When a brand-new subway system hits an ancient road, surely something has to give. But in the northern Greek city of Thessaloniki, archaeologists are fighting to combine the two, against government plans to remove and display elsewhere a large section of an ancient Roman thoroughfare found on a planned subway station.
Some 200 people, including many state-employed archaeologists, on Monday formed a chain round the central Thessaloniki site, beating drums and holding a banner reading “Culture is not business.”
The protest was organized by the Association of Greek Archaeologists, which wants the metro station re-designed to incorporate the ancient remains and has raised more than 12,000 signatures in an online petition to preserve the road.

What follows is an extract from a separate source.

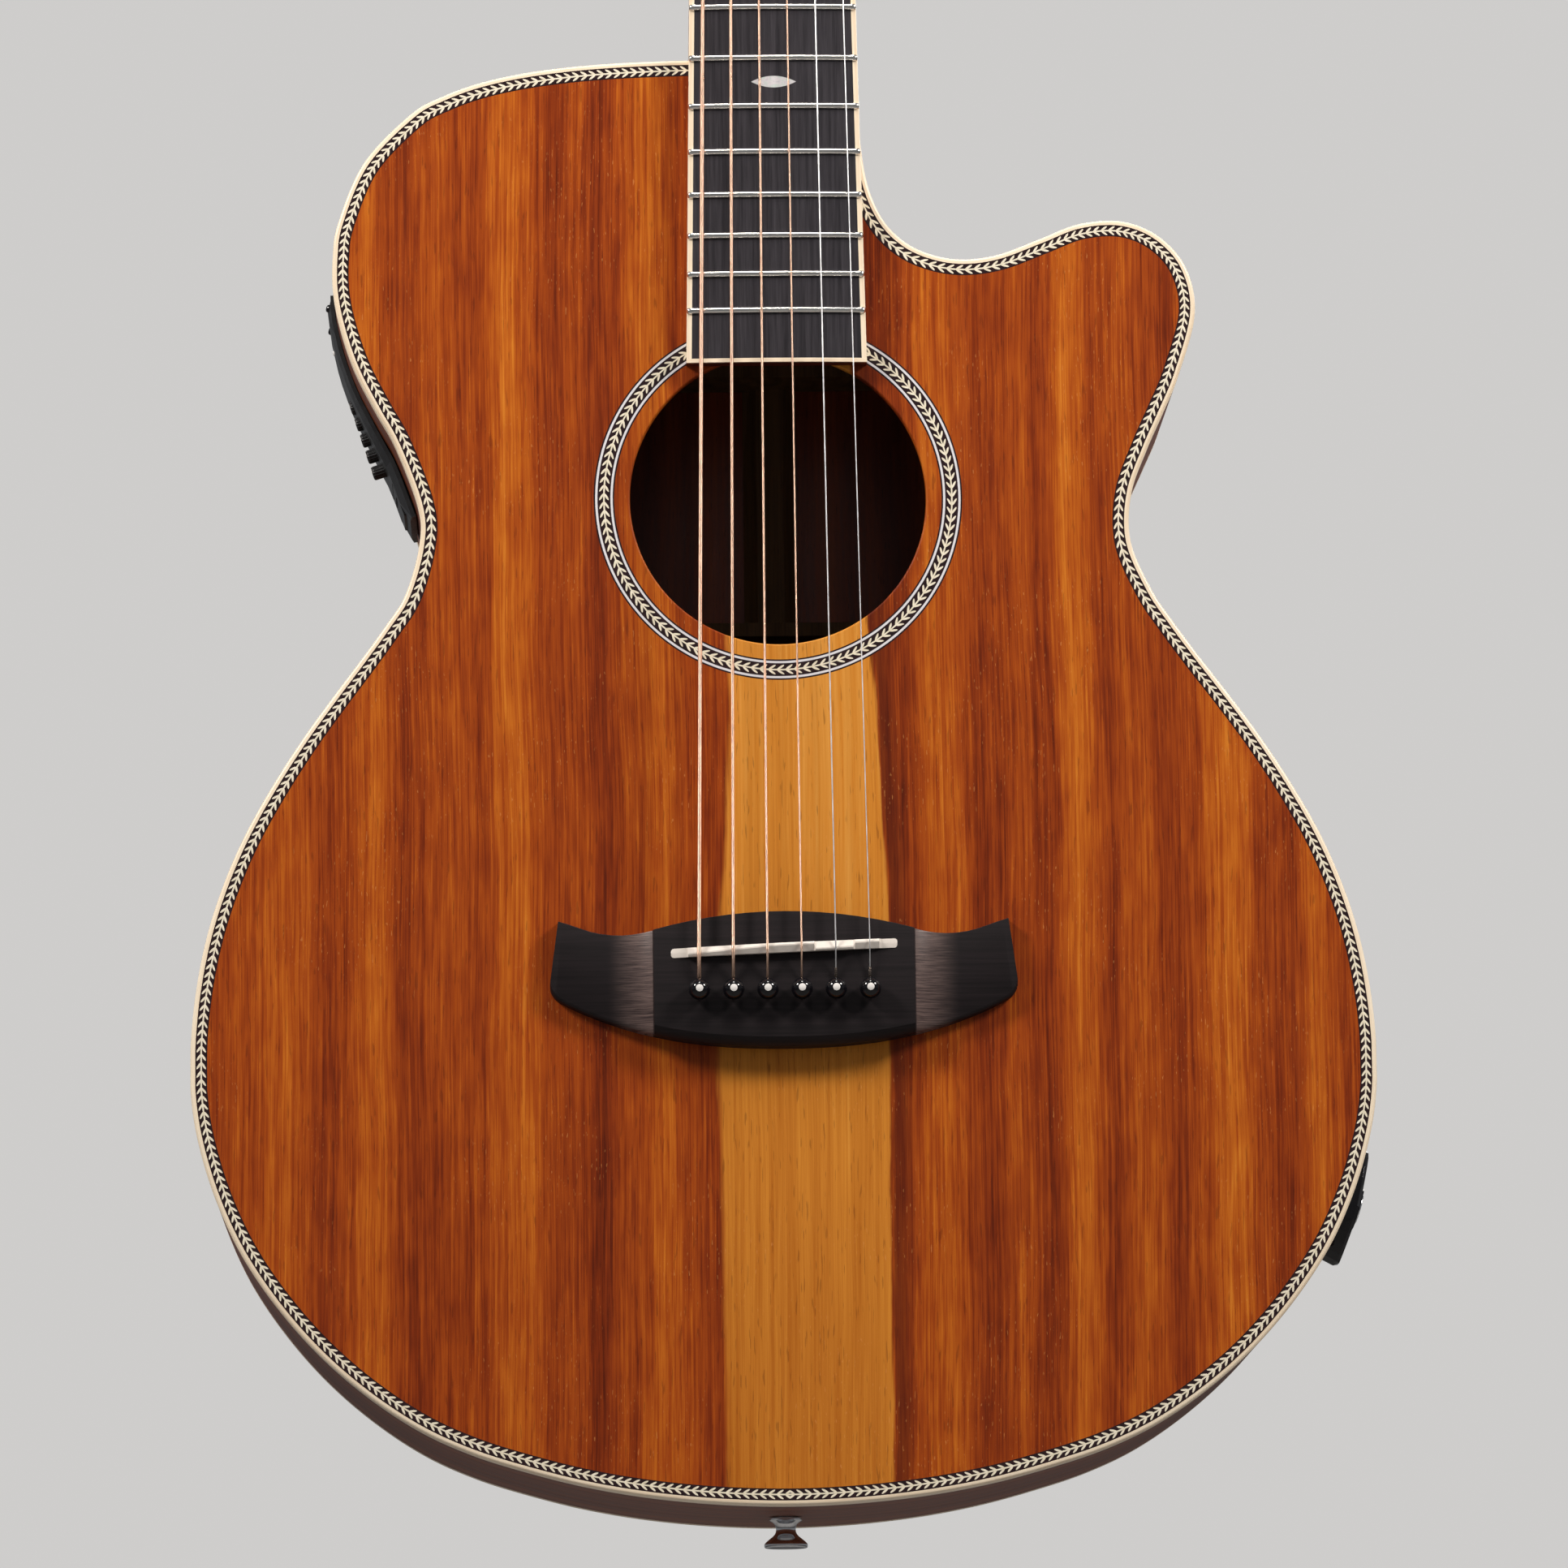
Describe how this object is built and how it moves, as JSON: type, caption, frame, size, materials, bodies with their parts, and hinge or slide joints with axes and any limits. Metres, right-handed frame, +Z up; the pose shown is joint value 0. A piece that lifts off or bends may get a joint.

The 76-meter- (250-foot) long and 7.5-meter-(25-foot) wide stretch of road—a junction of the city’s main road with a smaller street—mostly dates to the 4th century, with 6th century additions. Archaeologists also unearthed the remains of a row of shops, including many jewelers’ workshops, a collapsed monumental stone arch, a sewage conduit and water pipes running parallel to the road.
The state-controlled Attiko Metro, which is overseeing work to build Thessaloniki’s subway system, has argued that it would be extremely costly and time-consuming to preserve the entire remains in the metro station.
But archaeologist Aristotelis Mentzos states that it was essential to preserve such a chunk of Thessaloniki’s past in its original position.
“It is important for the city that relics of its history be incorporated in its living fabric, the metro network,” said Mentzos, a professor at the University of Thessaloniki. “They will draw visitors and city dwellers, but at the same time the city must not be completely alienated from its past.”
Monday’s peaceful protest came a day before Greece’s Supreme Court is expected to discuss an appeal from Thessaloniki’s city council against a Culture Ministry decision to relocate the antiquities for display in another part of the city. The court has already temporarily suspended removal work, pending a final ruling.
Archaeologist Giorgos Velenis insisted that the government’s plans for the remains miss the point.
“Such a complex would have no reason to exist in a different location,” he said.
Thessaloniki was founded in the 4th century BC and became an important city during Byzantine times. Remains of its past stud the modern city center, including mediaeval churches, city walls, a Roman marketplace, a monumental arch and the perfectly preserved Rotunda, a Roman building dating to the 4th century AD that later served as a church.
Work to build a 9.6-kilometer (6-mile) subway network that would ease chronic traffic congestion started in 2006, and is scheduled for completion in 2016. Attiko Metro says it has spent about 75 million euros so far to fund archaeological excavations at construction sites.
The company also oversaw the construction of Athens’ subway, which uncovered a vast wealth of ancient remains. Some were preserved where they were found, with many on public view inside stations, while others were lost.